Work required —
The listing below holds a line with "# Cross hole in the sleeve" and a later line with "socket.default_value = value". Write out those two lines and every line between them, exactly, and nothing else.

Given material —

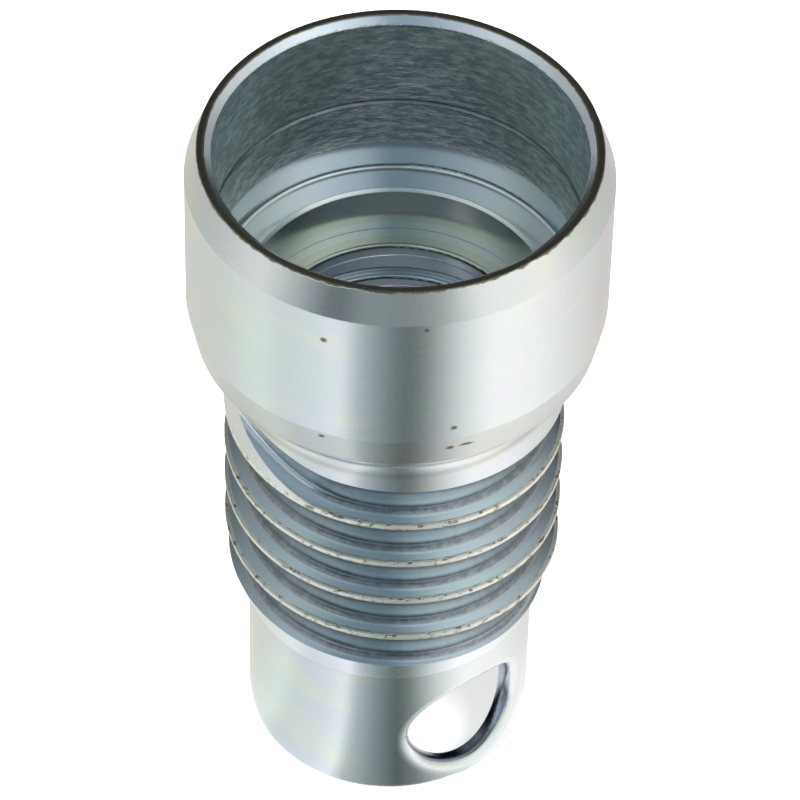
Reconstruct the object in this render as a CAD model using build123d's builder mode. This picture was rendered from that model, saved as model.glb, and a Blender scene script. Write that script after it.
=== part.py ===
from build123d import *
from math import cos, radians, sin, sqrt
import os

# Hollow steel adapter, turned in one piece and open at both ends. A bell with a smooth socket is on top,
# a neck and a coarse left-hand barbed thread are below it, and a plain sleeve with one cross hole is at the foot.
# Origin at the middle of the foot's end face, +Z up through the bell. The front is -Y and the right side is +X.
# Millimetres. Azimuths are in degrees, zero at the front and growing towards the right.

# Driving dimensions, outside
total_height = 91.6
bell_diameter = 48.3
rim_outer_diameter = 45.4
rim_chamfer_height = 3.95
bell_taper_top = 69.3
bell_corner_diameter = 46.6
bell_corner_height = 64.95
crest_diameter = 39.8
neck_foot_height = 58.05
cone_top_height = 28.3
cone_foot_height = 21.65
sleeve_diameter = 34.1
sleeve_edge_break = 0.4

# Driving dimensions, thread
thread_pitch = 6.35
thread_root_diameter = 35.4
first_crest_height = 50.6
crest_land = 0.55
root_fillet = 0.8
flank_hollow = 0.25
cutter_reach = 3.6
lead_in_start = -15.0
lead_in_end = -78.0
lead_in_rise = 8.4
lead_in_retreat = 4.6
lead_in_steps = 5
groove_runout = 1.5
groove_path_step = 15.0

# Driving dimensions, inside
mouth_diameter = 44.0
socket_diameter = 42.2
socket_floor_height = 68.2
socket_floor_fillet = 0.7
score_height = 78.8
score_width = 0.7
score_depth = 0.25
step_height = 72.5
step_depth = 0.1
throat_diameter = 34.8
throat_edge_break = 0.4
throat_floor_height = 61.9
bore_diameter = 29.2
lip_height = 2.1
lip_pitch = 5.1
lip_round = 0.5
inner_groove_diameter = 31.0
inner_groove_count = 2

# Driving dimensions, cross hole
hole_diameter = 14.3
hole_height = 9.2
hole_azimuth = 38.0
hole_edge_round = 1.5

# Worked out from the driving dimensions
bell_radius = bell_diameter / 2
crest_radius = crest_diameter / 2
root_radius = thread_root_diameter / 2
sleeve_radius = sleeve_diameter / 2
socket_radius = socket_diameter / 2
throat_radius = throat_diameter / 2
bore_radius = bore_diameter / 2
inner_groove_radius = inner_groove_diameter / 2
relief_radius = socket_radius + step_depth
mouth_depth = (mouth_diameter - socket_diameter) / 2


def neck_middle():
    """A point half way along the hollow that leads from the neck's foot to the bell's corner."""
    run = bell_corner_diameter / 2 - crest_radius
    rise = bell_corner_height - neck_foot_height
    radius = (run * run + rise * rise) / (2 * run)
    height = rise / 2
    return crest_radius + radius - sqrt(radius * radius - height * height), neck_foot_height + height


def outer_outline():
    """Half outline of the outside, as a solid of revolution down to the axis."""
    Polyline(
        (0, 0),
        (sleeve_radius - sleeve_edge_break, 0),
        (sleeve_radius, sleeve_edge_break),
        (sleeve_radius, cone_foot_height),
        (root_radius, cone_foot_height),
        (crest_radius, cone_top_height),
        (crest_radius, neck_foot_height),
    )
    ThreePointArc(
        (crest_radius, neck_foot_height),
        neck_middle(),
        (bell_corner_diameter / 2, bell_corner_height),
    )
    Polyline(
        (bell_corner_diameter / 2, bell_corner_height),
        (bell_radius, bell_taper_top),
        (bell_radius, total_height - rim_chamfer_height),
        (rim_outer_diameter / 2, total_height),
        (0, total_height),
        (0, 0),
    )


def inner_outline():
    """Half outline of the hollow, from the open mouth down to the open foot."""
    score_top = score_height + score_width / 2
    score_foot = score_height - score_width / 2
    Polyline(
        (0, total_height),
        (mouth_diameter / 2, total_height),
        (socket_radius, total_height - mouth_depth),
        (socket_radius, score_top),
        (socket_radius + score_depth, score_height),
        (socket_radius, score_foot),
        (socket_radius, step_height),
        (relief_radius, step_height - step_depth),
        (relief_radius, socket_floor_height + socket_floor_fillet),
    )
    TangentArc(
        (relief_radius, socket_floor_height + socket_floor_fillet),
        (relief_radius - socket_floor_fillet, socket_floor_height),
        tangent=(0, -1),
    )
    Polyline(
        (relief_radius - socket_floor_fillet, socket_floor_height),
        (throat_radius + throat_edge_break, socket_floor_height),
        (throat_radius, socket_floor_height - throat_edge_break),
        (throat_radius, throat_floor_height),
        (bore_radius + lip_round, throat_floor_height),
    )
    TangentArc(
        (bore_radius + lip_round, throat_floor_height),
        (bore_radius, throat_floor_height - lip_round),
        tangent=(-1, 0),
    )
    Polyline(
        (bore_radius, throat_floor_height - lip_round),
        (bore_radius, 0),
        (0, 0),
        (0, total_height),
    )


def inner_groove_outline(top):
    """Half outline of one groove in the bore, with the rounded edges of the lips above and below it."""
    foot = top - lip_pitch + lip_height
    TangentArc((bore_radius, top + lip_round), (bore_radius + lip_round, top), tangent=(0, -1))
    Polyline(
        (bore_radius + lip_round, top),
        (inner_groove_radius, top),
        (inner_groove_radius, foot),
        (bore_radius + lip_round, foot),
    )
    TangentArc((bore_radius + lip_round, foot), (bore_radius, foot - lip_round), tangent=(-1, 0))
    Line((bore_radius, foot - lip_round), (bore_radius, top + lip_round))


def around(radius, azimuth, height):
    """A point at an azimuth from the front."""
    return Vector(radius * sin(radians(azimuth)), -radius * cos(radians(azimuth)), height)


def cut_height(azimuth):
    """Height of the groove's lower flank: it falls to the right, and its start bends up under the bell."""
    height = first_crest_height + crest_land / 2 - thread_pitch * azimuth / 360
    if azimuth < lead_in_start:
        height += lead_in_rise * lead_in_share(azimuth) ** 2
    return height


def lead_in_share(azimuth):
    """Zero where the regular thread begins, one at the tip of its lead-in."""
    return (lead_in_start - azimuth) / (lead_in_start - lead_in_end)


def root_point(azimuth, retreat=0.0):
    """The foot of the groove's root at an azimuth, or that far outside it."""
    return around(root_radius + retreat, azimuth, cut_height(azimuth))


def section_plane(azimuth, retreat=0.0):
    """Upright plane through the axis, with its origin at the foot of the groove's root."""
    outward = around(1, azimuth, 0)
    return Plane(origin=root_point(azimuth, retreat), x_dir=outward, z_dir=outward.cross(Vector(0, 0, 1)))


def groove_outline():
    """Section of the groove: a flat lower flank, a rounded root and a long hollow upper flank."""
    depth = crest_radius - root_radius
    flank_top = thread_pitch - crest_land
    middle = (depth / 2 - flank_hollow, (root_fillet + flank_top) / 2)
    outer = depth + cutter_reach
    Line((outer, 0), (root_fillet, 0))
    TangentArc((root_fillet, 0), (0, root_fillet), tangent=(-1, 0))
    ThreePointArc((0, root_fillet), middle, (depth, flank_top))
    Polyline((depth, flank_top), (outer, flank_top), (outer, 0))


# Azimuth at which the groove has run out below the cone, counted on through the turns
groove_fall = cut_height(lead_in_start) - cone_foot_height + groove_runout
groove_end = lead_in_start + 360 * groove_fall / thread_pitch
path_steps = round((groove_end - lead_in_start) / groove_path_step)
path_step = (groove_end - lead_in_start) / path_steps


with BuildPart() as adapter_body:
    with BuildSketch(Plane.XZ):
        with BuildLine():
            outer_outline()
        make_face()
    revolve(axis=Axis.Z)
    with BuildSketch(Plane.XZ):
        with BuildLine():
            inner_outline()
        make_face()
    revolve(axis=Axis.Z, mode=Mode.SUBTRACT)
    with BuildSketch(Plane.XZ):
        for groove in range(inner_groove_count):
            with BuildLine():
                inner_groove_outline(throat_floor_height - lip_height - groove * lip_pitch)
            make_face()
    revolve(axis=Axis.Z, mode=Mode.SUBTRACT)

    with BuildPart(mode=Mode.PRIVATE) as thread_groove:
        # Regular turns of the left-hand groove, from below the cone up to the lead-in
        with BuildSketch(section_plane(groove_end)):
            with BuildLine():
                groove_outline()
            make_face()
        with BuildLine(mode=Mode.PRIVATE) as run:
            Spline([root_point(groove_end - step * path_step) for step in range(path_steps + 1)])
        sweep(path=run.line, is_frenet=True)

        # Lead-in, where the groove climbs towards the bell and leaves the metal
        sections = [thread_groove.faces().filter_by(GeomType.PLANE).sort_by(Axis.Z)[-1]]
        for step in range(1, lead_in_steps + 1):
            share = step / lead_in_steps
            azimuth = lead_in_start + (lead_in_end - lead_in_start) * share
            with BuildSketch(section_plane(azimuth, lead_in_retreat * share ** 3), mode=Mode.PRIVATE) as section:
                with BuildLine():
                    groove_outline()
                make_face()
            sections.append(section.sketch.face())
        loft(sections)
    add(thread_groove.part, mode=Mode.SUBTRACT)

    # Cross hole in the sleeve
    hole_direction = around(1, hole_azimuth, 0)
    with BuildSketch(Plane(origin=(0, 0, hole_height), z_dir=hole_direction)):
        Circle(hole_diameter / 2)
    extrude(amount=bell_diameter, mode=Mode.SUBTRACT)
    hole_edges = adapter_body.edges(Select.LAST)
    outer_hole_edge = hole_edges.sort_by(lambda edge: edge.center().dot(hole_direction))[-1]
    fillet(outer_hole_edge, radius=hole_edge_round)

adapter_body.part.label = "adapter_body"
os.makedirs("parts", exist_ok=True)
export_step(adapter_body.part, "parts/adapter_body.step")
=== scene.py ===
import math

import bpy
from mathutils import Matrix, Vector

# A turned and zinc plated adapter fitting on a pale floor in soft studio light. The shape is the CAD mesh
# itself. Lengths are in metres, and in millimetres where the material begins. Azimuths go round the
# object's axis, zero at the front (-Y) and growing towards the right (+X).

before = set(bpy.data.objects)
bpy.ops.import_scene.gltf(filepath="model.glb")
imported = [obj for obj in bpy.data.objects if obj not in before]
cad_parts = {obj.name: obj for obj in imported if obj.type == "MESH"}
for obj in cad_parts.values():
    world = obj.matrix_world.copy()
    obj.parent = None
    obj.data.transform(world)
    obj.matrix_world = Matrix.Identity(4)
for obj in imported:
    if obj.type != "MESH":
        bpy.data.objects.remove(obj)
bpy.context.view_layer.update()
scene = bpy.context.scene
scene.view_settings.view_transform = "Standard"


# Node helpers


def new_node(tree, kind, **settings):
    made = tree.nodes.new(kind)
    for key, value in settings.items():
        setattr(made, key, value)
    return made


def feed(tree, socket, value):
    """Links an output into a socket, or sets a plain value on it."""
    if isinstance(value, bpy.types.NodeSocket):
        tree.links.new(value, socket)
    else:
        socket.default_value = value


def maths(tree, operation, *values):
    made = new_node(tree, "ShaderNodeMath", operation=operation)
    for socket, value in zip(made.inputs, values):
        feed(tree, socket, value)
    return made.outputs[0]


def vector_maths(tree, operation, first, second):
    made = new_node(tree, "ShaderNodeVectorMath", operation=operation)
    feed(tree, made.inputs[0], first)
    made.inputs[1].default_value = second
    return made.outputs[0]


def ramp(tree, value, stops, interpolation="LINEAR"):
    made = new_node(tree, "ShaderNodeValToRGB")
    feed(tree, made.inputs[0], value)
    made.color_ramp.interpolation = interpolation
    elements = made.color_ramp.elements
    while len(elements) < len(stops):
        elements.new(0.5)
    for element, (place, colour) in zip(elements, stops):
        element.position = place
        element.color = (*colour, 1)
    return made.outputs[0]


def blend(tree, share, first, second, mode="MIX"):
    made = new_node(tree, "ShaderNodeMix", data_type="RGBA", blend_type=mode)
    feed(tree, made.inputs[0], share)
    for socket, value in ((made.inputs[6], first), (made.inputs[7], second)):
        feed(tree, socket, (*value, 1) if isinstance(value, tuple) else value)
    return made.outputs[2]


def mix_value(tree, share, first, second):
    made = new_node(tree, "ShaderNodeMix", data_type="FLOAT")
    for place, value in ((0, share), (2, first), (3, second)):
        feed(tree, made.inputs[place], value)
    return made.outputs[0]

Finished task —
    # Cross hole in the sleeve
    hole_direction = around(1, hole_azimuth, 0)
    with BuildSketch(Plane(origin=(0, 0, hole_height), z_dir=hole_direction)):
        Circle(hole_diameter / 2)
    extrude(amount=bell_diameter, mode=Mode.SUBTRACT)
    hole_edges = adapter_body.edges(Select.LAST)
    outer_hole_edge = hole_edges.sort_by(lambda edge: edge.center().dot(hole_direction))[-1]
    fillet(outer_hole_edge, radius=hole_edge_round)

adapter_body.part.label = "adapter_body"
os.makedirs("parts", exist_ok=True)
export_step(adapter_body.part, "parts/adapter_body.step")
=== scene.py ===
import math

import bpy
from mathutils import Matrix, Vector

# A turned and zinc plated adapter fitting on a pale floor in soft studio light. The shape is the CAD mesh
# itself. Lengths are in metres, and in millimetres where the material begins. Azimuths go round the
# object's axis, zero at the front (-Y) and growing towards the right (+X).

before = set(bpy.data.objects)
bpy.ops.import_scene.gltf(filepath="model.glb")
imported = [obj for obj in bpy.data.objects if obj not in before]
cad_parts = {obj.name: obj for obj in imported if obj.type == "MESH"}
for obj in cad_parts.values():
    world = obj.matrix_world.copy()
    obj.parent = None
    obj.data.transform(world)
    obj.matrix_world = Matrix.Identity(4)
for obj in imported:
    if obj.type != "MESH":
        bpy.data.objects.remove(obj)
bpy.context.view_layer.update()
scene = bpy.context.scene
scene.view_settings.view_transform = "Standard"


# Node helpers


def new_node(tree, kind, **settings):
    made = tree.nodes.new(kind)
    for key, value in settings.items():
        setattr(made, key, value)
    return made


def feed(tree, socket, value):
    """Links an output into a socket, or sets a plain value on it."""
    if isinstance(value, bpy.types.NodeSocket):
        tree.links.new(value, socket)
    else:
        socket.default_value = value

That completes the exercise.